== YOUR GOAL ==
Extract all lines that hold the string "frame".

··· DATA SECTION

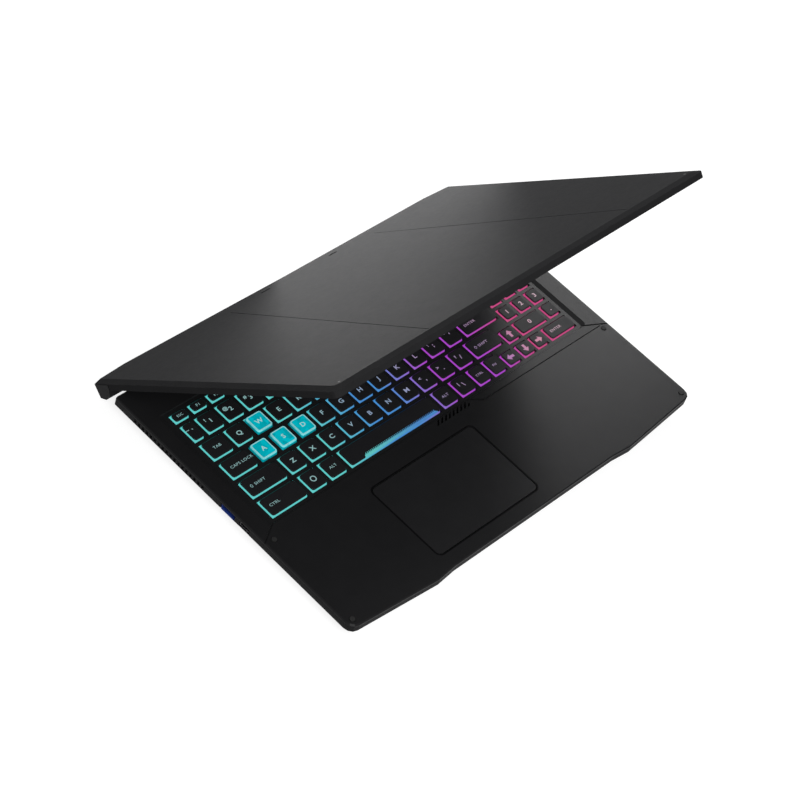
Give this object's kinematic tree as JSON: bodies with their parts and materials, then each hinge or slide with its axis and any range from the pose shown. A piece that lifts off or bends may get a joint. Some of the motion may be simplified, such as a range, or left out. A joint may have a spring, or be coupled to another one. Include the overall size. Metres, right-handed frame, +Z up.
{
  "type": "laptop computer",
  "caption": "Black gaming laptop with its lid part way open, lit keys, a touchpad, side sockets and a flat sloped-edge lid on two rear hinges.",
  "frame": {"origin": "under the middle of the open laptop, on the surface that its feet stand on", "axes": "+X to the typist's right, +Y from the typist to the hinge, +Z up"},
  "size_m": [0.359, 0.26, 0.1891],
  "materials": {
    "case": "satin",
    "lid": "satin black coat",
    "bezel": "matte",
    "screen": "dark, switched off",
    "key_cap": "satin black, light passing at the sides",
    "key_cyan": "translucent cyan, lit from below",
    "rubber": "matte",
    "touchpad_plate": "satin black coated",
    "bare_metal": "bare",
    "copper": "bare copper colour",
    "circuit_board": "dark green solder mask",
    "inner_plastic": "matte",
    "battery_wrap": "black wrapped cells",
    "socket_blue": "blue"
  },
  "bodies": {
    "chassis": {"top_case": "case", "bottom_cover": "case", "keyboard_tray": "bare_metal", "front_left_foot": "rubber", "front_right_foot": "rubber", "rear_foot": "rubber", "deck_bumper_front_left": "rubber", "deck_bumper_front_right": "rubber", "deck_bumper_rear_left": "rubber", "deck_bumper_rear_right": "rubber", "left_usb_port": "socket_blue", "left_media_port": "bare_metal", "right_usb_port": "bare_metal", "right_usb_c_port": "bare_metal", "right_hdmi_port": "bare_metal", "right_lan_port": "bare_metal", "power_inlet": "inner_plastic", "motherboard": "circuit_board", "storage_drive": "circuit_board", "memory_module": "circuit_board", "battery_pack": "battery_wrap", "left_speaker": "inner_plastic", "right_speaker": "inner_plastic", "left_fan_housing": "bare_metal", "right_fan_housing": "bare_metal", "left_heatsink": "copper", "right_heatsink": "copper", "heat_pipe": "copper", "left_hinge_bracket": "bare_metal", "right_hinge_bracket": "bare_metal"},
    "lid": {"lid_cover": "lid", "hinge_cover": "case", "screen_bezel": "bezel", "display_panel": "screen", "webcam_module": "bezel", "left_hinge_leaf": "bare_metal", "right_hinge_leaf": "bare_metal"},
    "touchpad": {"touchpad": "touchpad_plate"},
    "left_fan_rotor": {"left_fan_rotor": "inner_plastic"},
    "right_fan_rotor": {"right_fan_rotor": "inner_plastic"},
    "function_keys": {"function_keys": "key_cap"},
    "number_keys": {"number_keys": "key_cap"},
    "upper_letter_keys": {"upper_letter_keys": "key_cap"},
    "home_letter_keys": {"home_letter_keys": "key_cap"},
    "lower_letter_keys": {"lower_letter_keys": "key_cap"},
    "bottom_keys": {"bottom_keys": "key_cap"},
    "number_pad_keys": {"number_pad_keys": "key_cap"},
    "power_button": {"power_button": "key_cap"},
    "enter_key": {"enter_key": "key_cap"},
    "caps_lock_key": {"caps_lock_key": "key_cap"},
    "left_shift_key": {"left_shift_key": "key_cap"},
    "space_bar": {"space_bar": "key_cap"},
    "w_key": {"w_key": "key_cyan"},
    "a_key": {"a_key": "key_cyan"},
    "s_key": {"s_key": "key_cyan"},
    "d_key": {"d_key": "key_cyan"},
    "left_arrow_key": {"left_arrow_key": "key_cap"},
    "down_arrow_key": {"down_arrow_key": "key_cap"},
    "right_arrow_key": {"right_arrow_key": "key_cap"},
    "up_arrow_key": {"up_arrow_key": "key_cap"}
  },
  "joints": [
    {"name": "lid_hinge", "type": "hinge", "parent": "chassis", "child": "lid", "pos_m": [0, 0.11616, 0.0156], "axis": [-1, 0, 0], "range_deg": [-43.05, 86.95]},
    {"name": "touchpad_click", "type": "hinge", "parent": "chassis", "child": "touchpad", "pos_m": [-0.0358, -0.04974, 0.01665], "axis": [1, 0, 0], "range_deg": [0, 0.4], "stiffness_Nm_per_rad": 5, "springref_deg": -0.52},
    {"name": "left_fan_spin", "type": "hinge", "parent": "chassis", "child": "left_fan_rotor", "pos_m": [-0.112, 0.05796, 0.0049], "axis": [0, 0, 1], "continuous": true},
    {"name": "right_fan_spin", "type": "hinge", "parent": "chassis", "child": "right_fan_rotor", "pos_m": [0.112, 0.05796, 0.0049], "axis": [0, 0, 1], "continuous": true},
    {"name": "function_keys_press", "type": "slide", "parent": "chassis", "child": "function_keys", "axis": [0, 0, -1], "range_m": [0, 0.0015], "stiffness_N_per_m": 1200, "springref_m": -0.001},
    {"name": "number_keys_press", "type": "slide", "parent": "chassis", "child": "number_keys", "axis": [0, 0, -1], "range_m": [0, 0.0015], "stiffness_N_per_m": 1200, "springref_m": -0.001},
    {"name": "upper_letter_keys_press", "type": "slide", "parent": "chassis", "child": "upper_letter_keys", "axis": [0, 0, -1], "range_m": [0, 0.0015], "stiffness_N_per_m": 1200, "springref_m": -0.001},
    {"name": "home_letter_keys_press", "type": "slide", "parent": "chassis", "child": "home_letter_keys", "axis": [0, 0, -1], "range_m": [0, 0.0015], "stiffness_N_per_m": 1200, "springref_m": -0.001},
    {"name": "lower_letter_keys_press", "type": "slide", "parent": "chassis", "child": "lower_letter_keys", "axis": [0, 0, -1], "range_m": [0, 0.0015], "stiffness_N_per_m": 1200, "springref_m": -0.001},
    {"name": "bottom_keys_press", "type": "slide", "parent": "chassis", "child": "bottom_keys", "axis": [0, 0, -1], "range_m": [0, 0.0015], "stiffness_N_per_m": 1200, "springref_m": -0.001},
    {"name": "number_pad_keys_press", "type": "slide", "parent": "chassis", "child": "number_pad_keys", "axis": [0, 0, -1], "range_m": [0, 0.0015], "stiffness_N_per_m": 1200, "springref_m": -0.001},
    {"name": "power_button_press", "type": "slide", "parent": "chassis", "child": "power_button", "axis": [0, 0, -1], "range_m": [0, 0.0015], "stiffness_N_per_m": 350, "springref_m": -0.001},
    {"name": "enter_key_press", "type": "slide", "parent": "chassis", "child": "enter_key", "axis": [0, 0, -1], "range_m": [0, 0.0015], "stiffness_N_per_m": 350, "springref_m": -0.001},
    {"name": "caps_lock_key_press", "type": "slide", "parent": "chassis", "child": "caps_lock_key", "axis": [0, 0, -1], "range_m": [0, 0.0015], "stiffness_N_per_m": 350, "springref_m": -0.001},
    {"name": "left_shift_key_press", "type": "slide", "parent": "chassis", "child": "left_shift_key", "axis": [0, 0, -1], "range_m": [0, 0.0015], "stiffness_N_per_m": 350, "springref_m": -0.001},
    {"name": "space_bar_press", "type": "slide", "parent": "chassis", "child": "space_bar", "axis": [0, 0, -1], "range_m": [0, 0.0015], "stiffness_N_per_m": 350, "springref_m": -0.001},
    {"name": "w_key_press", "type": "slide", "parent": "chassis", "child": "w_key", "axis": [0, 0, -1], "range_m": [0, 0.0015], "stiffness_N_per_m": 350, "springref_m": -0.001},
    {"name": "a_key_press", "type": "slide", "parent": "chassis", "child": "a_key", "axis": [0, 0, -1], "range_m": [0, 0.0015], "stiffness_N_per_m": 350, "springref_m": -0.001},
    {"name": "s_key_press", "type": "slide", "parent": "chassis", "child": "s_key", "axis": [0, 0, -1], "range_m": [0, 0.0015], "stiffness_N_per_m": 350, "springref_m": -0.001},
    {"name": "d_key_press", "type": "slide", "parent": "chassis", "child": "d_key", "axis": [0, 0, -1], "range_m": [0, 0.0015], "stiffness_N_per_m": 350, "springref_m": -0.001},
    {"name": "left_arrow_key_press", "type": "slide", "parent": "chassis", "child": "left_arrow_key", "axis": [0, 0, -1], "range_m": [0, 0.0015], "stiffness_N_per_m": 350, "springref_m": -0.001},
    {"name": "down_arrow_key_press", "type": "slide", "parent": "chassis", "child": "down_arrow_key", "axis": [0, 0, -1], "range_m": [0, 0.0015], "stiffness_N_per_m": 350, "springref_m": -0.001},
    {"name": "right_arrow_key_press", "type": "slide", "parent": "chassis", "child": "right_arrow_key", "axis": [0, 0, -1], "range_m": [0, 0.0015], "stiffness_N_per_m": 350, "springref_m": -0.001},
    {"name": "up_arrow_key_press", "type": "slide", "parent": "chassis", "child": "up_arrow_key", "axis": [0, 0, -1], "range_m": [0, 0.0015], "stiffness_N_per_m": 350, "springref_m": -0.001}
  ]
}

······

== CORRECT OUTPUT ==
Give this object's kinematic tree as JSON: bodies with their parts and materials, then each hinge or slide with its axis and any range from the pose shown. A piece that lifts off or bends may get a joint. Some of the motion may be simplified, such as a range, or left out. A joint may have a spring, or be coupled to another one. Include the overall size. Metres, right-handed frame, +Z up.
  "frame": {"origin": "under the middle of the open laptop, on the surface that its feet stand on", "axes": "+X to the typist's right, +Y from the typist to the hinge, +Z up"},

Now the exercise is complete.